Single by George Michael

from the album Older
- A-side: "The Strangest Thing '97"
- Released: 8 September 1997
- Length: 5:30
- Label: Virgin; Aegean;
- Songwriters: George Michael; David Austin;
- Producer: George Michael

George Michael singles chronology
| "Waltz Away Dreaming" (1997) | "You Have Been Loved" / "The Strangest Thing '97" (1997) | "Outside" (1998) |

Music video
- "You Have Been Loved" on YouTube

= You Have Been Loved =

1997 single by George Michael

"You Have Been Loved" is a song by English singer and songwriter George Michael, recorded for his third studio album, Older (1996). It was written by Michael and David Austin and produced by Michael.

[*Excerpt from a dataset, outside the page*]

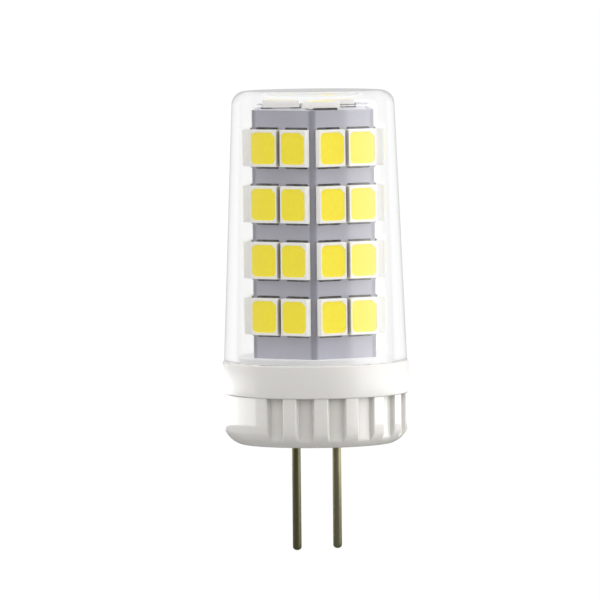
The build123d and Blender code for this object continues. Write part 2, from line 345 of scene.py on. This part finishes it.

On 8 September 1997, "You Have Been Loved" was released as a double A-side single with "The Strangest Thing '97" and reached number two in the United Kingdom.

==Background==
Michael wrote "You Have Been Loved" about his lover, Anselmo Feleppa, who died of an AIDS-related illness in 1993. It was released as the sixth single from Older. "The Strangest Thing", also from the album, was remixed and re-recorded for this release as a more up-tempo track, the original version more a Middle Eastern and bossa-nova song.

==Critical reception==
Matthew Hocter from Albumism said "You Have Been Loved" is "one of the album's most heartbreaking and painfully personal love songs". A reviewer from Music Week rated it four out of five, describing it as "a gorgeous but painfully sad ballad about the loss of a loved one. May be too downbeat to get his usual feverish radio support, but should go Top 10." The magazine's Alan Jones felt it is "George at his most laidback." He added, "Beautifully sung mood music, it meanders mellifluously for more than five minutes and is like a breath of fresh air, though the fact that Older has sold so many copies already, and the track's lack of a commercial hook, will limit its chart potential." An editor from Sunday Mirror wrote, "A beautiful ballad. Considering recent events, it strikes the perfect chord. Enough said." Alan Jackson from The Times declared it as a "lush, achingly tasteful ballad on bereavement" from "pop's King of Sorrows."

==Track listings==
- Asian, Australian, European, and UK CD EP
1. "You Have Been Loved" – 5:29
2. "The Strangest Thing '97" (radio mix) – 4:40
3. "Father Figure" (live from MTV Unplugged) – 6:13
4. "Praying for Time" (live from MTV Unplugged) – 5:22

- European and UK CD II
5. "The Strangest Thing '97" (Loop Ratz mix) – 8:46
6. "The Strangest Thing '97" (radio mix) – 4:40
7. "You Have Been Loved" – 5:29

- European CD single
8. "You Have Been Loved" – 5:29
9. "The Strangest Thing '97" (radio mix) – 4:40

==Charts==

===Weekly charts===

| Chart (1997) | Peak position |
|---|---|
| Australia (ARIA) | 75 |
| Belgium (Ultratip Bubbling Under Flanders) | 7 |
| Denmark (IFPI) | 7 |
| Europe (Eurochart Hot 100) | 9 |
| Ireland (IRMA) | 11 |
| Israel (Israeli Singles Chart) | 21 |
| Netherlands (Dutch Top 40) | 21 |
| Netherlands (Single Top 100) | 44 |
| Poland Airplay (Music & Media) | 9 |
| Scottish Singles Sales (Official Charts) | 4 |
| Sweden (Sverigetopplistan) | 53 |
| UK Singles (Official Charts) | 2 |

===Year-end charts===

| Chart (1997) | Position |
|---|---|
| UK Singles (OCC) | 72 |

==Certifications==

| Region | Certification | Certified units/sales |
| United Kingdom (BPI) | Silver | 200,000^{^} |
^{^} Shipments figures based on certification alone.